When Karl and the other Germans had been in this country long enough to become citizens, their applications for citizenship were denied because they had never legally entered the USA. Their status was “Guests of the Army,” a polite term for prisoners of war. Their application showed that they had entered the USA five years earlier at El Paso, Texas. They were told that their time in America would not count toward citizenship until they officially entered the country at El Paso. They went to El Paso and got an official re--entry permit. They boarded the streetcar, crossed the Rio Grande into Mexico on one of the two bridges, continued around the circular streetcar track and crossed the other bridge, entering the US legally. Each one became a naturalized citizen five years after his streetcar ride.
Karl Sendler, a member of the team that pioneered space rocketry, died Thursday. He was 86. Sendler's career began as part of the Werner Von Braun Rocket Team that revolutionized the space industry. Using technology developed during World War II, the team helped to develop the Redstone rocket that carried Alan Shepard into the first manned space flight.

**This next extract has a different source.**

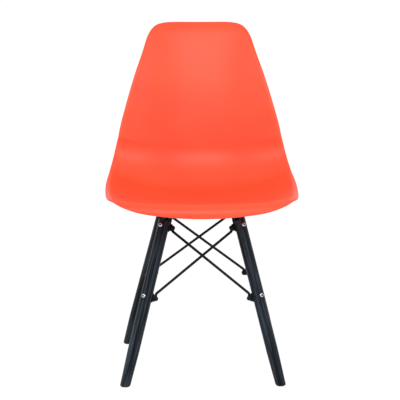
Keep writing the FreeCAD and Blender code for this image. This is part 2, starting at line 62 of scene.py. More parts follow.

In a 1986 Sentinel story, Sendler recalled Shepard's courage for going onto to "that firecracker" that relied on "unsophisticated equipment." He also recalled the admiration of team members for Shepherd.
Born in Vienna, Austria, Sendler graduated from the University of Vienna with a master's degree in electrical engineering. Sendler came to the United States after World War II along with the other members of Werner von Braun's team and began working in Huntsville, Ala., testing rockets for the space program. He came to the Cape in 1963. He was regarded by many as leader in the field of instrumentation. The Measuring and Tracking Office - of which he was in charge - was responsible for gathering and tracking information from any rocket or satellite flight. Under Sendler's guidance, a central tracking facility was created on Merritt Island. Sendler also served as the director of information services for NASA until his retirement in 1974.